Reuters reports the views of Cardiff professor of finance Laurence Copland (though he was writing before the Greeks had dropped their referendum plans), and he is pessimistic about developments even before the two Prime Ministers exited stage left and stage right. He sees the EU structures at fault.
He writes: "The general lesson for Brussels is the same as it always has been. Leadership in a democracy means winning over the public to the course of action you believe is best, and only then, if you succeed, going ahead. The current mess results from riding roughshod over the European electorate and counting on them to see the supposed benefits ex-post. In reality, they were never very keen even during the good times, so it is hardly surprising they are now in open revolt. I have no idea how it will all end, but it is not just the economic stress across Europe which is worrying. It is capitalism – and, with it, democracy – which is under threat."
But it is not just the EU's democracy that is being debated. On this www.youtube.com video, economist Dambisa Moyo answers a question about whether it would make sense for the US to move to a Singaporean model. While largely rejecting that scenario, she does suggest the US may suffer from hyper-democracy and wonders if, for example, term limits could be extended as with Mexico and Brazil.

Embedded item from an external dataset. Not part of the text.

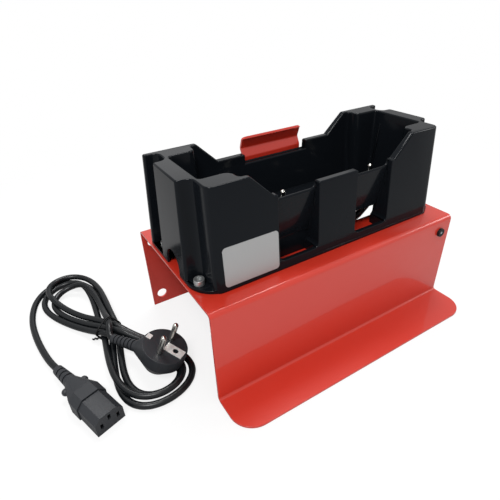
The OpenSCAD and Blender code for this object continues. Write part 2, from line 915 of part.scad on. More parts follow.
// The cover below, with its board posts and air slots
module module_cover() {
    color("#2a2a2c") {
        translate([case_mid.x, case_mid.y, case_low]) {
            difference() {
                union() {
                    rounded_box([case_l, case_w, cover_t], 3);
                    at(board_spots(), 0) cylinder(h = cover_t + board_post_h, d = 6);
                }
                at(post_spots, -over) cylinder(h = cover_t + 2 * over, d = small_screw_d - 0.5);
                for (i = [-4:4]) {
                    translate([6 * i, 0, -over]) rounded_box([2.4, case_w / 2, cover_t + 2 * over], 1.1);
                }
            }
        }
    }
}

function board_spots() = [for (sx = [-1, 1], sy = [-1, 1]) [sx * (board_l / 2 - 14), sy * (board_w / 2 - 4)]];

module module_screws() {
    color("silver") at(module_screw_spots(), bracket_h) pan_screw(small_screw_d, 6);
}

module cover_screws() {
    color("silver") {
        for (p = post_spots) {
            translate([case_mid.x + p.x, case_mid.y + p.y, case_low]) {
                rotate([180, 0, 0]) pan_screw(small_screw_d - 0.9, 8);
            }
        }
    }
}

module circuit_board() {
    color("#1f5b35") {
        translate([case_mid.x, case_mid.y, board_z]) {
            linear_extrude(board_t) {
                difference() {
                    square([board_l, board_w], center = true);
                    for (sx = [-1, 1], sy = [-1, 1]) {
                        translate([sx * board_l / 2, sy * board_w / 2]) square(14, center = true);
                    }
                }
            }
        }
    }
}

module transformer() {
    color("#3b3a38") {
        translate([case_mid.x + 0.04 * board_l, case_mid.y - 0.15 * board_w, board_z + board_t]) {
            difference() {
                translate([-14, -15, 0]) cube([28, 30, 24]);
                translate([-15, -10, 6]) cube([30, 20, 12]);
            }
            translate([0, 0, 6]) rounded_box([34, 19, 12], 5);
        }
    }
}

module capacitors() {
    color("#27364f") {
        for (p = [[-0.28, 0.2], [-0.28, -0.17], [0.36, 0.23]]) {
            translate([case_mid.x + p.x * board_l, case_mid.y + p.y * board_w, board_z + board_t]) {
                cylinder(h = 22, d = 16);
            }
        }
    }
}

module heat_sink() {
    color("#a9adb1") {
        translate([case_mid.x + 0.06 * board_l, case_mid.y + 0.33 * board_w, board_z + board_t]) {
            translate([-18, -6, 0]) cube([36, 12, 3]);
            for (i = [0:4]) {
                translate([-18 + i * (36 - fin_t) / 4, -6, 0]) cube([fin_t, 12, 24]);
            }
        }
    }
}

// Turns a section drawn in Y and Z so that it points out of the case's left end
module at_inlet() {
    translate([case_x0, case_mid.y, inlet_z]) rotate([90, 0, -90]) children();
}

module inlet_outline(w, h) {
    polygon([
        [-w / 2, -h / 2], [w / 2, -h / 2], [w / 2, h / 2 - 5], [w / 2 - 5, h / 2],
        [5 - w / 2, h / 2], [-w / 2, h / 2 - 5]
    ]);
}

// The appliance inlet in the case's left end
module mains_inlet() {
    color("#1c1c1e") {
        at_inlet() {
            difference() {
                union() {
                    linear_extrude(3) rounded_rectangle(49, 23, 3);
                    translate([0, 0, -14]) linear_extrude(15) inlet_outline(inlet_w, inlet_h);
                }
                translate([0, 0, -12]) linear_extrude(16) inlet_outline(connector_w + 0.5, connector_h + 0.5);
                for (sx = [-1, 1]) {
                    translate([sx * 20, 0, -over]) cylinder(h = 5, d = 3 + clear);
                }
                for (x = [-7, 7]) {
                    translate([x - 1, -4 - 1, -15]) cube([2 + seat, 4 + seat, 5]);
                }
                translate([-1, 1, -15]) cube([2 + seat, 4 + seat, 5]);
            }
        }
    }
}

module inlet_blades() {
    color("#c9cccf") {
        at_inlet() {
            for (p = [[-7, -5], [7, -5], [0, 1]]) {
                translate([p.x - 1 + seat / 2, p.y + seat / 2, -17]) cube([2, 4, 18]);
            }
        }
    }
}

module inlet_screws() {
    color("silver") {
        at_inlet() {
            for (sx = [-1, 1]) {
                translate([sx * 20, 0, 3]) pan_screw(3, 8);
            }
        }
    }
}

// Places a piece drawn along Y, from the connector's front back to its relief
module at_connector() {
    translate(connector_front) rotate(connector_turn) children();
}

module connector_outline(w, h, cut) {
    translate([0, h / 2]) {
        polygon([
            [-w / 2, -h / 2], [w / 2, -h / 2], [w / 2, h / 2 - cut], [w / 2 - cut, h / 2],
            [cut - w / 2, h / 2], [-w / 2, h / 2 - cut]
        ]);
    }
}

// The appliance connector: nose, grip with its ears, and three slots in the front
module lead_connector() {
    color("#26272a") {
        difference() {
            union() {
                at_connector() {
                    along_y(0, connector_nose + connector_grip / 2) connector_outline(connector_w, connector_h, 5);
                }
                hull() {
                    at_connector() {
                        along_y(connector_nose, connector_nose + 12) connector_outline(connector_w + 2, 18, 6);
                    }
                    at_connector_relief() translate([0, 0, -3]) cylinder(h = 3, d = 13, $fn = 32);
                }
                at_connector() {
                    hull() {
                        for (sx = [-1, 1]) {
                            translate([sx * 8.4, connector_nose + connector_grip - 5, 8.4]) sphere(3.2, $fn = 20);
                        }
                    }
                }
            }
            at_connector() {
                for (x = [-7, 7]) {
                    translate([x - 1.2, -over, 5]) cube([2.4, 17, 5]);
                }
                translate([-1.2, -over, 9]) cube([2.4, 17, 5]);
            }
        }
    }
}

// Ribbed sleeve, drawn from z = 0 up, narrowing to the cord
module relief(length, d0, d1, ribs) {
    pitch = length / ribs;
    difference() {
        cylinder(h = length, d1 = d0, d2 = d1);
        for (i = [1:ribs - 1]) {
            translate([0, 0, i * pitch - pitch / 4]) {
                difference() {
                    cylinder(h = pitch / 3, d = d0 + 2);
                    translate([0, 0, -over]) cylinder(h = pitch, d = blend(d0, d1, i / ribs) - 2);
                }
            }
        }
    }
}

// The relief's place on the connector's grip, aimed at the first point of the lead's route
module at_connector_relief() {
    translate(connector_end) {
        rotate([0, acos(connector_aim.z / norm(connector_aim)), atan2(connector_aim.y, connector_aim.x)]) children();
    }
}

module connector_relief() {
    color("#26272a") at_connector_relief() relief(norm(connector_aim) - seat, 12, cord_d + 3, 4);
}

module lead_tail() {
    color("#2c2d30") tube(tail_route, cord_d);
}

// The tied figure-of-eight hank, as one solid of its outer shape
module lead_hank() {
    color("#2c2d30") {
        linear_extrude(left_hank_h) hank_side(left_outer, left_inner, 1);
        linear_extrude(right_hank_h) hank_side(right_outer, right_inner, -1);
        translate([tie_spot.x, tie_spot.y, 2]) {
            rotate(hank_turn) translate([-9, -11, 0]) cube([18, 22, left_hank_h]);
        }
    }
}

// Outline of one side of the hank, cut off just short of the tie
module hank_side(outer, inner, side) {
    difference() {
        polygon(outline(outer));
        polygon(outline(inner));
        translate([tie_spot.x, tie_spot.y]) {
            rotate(hank_turn) translate([-13.3 * side, 0]) square([30, 60], center = true);
        }
    }
}

module lead_tie() {
    color("#1a1a1c") {
        translate([tie_spot.x, tie_spot.y, left_hank_h / 2 + 2]) {
            rotate([90, 0, hank_turn + 90]) {
                linear_extrude(3, center = true) {
                    difference() {
                        rounded_rectangle(25.2, left_hank_h + 3.4, 3);
                        square([22 + seat, left_hank_h + seat], center = true);
                    }
                }
            }
        }
    }
}

module plug_tail() {
    color("#2c2d30") tube(plug_route, cord_d);
}

// Places a piece in the plug's own frame: Z out of its face, X towards the cord
module at_plug() {
    translate(plug_face) rotate(plug_turn) children();
}

// The angled plug
module plug_body() {
    color("#26272a") {
        at_plug() {
            difference() {
                hull() {
                    translate([0, 0, -plug_rim]) cylinder(h = plug_rim, d = plug_d, $fn = 48);
                    translate([2, 0, -plug_depth]) cylinder(h = 2, d = plug_d - 16, $fn = 32);
                    at_relief() translate([0, 0, -3]) cylinder(h = 3, d = relief_d + 2, $fn = 32);
                }
                for (sy = [-1, 1]) {
                    translate([0, sy * plug_pin_gap / 2, -8]) cylinder(h = 9, d = plug_pin_d + seat);
                }
                translate([-10, 0, -10]) cylinder(h = 11, d = 5);
            }
        }
    }
}

// The relief's place on the plug, turned down towards the hank
module at_relief() {
    translate([23, 0, -18]) rotate([0, 90 + relief_dip, relief_turn]) children();
}

module plug_relief() {
    color("#26272a") at_plug() at_relief() relief(relief_l, relief_d, cord_d + 2, 7);
}

module plug_pins() {
    color("#d5d6d8") {
        at_plug() {
            for (sy = [-1, 1]) {
                translate([0, sy * plug_pin_gap / 2, -8]) {
                    cylinder(h = 8 + plug_pin_l - plug_pin_d / 2, d = plug_pin_d);
                    translate([0, 0, 8 + plug_pin_l - plug_pin_d / 2]) sphere(d = plug_pin_d);
                }
            }
        }
    }
}

module earth_strips() {
    color("#c3c5c8") {
        at_plug() {
            difference() {
                translate([-17.5, -4.5, 0]) cube([17, 9, 0.6]);
                translate([-10, 0, -over]) cylinder(h = 1, d = 5.2);
            }
            translate([14, -2.5, 0]) cube([4.5, 5, 0.6]);
        }
    }
}

bracket();
cradle();
keeper_plate();
keeper_screws();
keeper_nuts();
cradle_screws();
cradle_nuts();
label_plate();
lamp_bezel();
lamp_lens();
lamp_nut();
contact_rail();
contact_pins();
contact_screws();
output_lead();
module_case();
module_cover();
module_screws();
cover_screws();
circuit_board();
transformer();
capacitors();
heat_sink();
mains_inlet();
inlet_blades();
inlet_screws();
lead_connector();
connector_relief();
lead_tail();
lead_hank();
lead_tie();
plug_tail();
plug_relief();
plug_body();
plug_pins();
earth_strips();
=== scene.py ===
from math import cos, pi, radians, sin

import bmesh
import bpy
from mathutils import Euler, Matrix, Vector
from mathutils.geometry import convex_hull_2d


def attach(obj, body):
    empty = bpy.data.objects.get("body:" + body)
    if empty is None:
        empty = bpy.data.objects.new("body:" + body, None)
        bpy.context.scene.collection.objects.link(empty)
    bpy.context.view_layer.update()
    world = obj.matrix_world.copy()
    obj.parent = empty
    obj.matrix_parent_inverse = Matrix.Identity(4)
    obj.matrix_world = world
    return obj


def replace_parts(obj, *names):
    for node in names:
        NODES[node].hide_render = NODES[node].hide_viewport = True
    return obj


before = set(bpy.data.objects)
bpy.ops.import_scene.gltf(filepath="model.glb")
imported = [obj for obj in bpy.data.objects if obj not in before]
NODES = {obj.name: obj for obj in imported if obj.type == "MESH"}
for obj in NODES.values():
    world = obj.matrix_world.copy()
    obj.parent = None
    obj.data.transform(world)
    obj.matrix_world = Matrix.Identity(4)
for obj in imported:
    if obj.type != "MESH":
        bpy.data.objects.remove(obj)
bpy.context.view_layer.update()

# Blender counts in metres. Sizes here are in millimetres unless a comment says otherwise
MM = 0.001


# Shader helpers

def linear(hex_colour):
    """Linear RGBA of an sRGB colour written as #rrggbb."""
    parts = [int(hex_colour[i:i + 2], 16) / 255 for i in (1, 3, 5)]
    return tuple(c / 12.92 if c <= 0.04045 else ((c + 0.055) / 1.055) ** 2.4 for c in parts) + (1.0,)


def node(tree, kind, x, y, inputs=(), **settings):
    """Adds a shader node at x, y, with its settings and its inputs' values or links."""
    made = tree.nodes.new(kind)
    made.location = (x, y)
    for name, value in settings.items():
        setattr(made, name, value)
    for name, value in dict(inputs).items():
        if isinstance(value, bpy.types.NodeSocket):
            tree.links.new(value, made.inputs[name])
        else:
            made.inputs[name].default_value = value
    return made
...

On the BBC's Today Programme a few days ago Tory MP and financier John Redwood, argued that democracy is under threat from the structure of the Eurozone and EU but former Tory MEP John Stevens, who was in favour of the euro, says the problem is that nations are facing the overly powerful internationalised markets.
And the the Guardian has, of course, joined the debate. Economics editor Larry Elliott is worried about who the decision makers are. "The real decisions in Europe are now taken by the Frankfurt Group, an unelected cabal made of up eight people: Lagarde; Merkel; Sarkozy; Mario Draghi, the new president of the ECB; José Manuel Barroso, the president of the European Commission; Jean-Claude Juncker, chairman of the Eurogroup; Herman van Rompuy, the president of the European Council; and Olli Rehn, Europe's economic and monetary affairs commissioner. This group, which is accountable to no one, calls the shots in Europe."
For now it looks like it is ‘Economics 2 Democracy 0' but has anyone asked the voters or is that the point?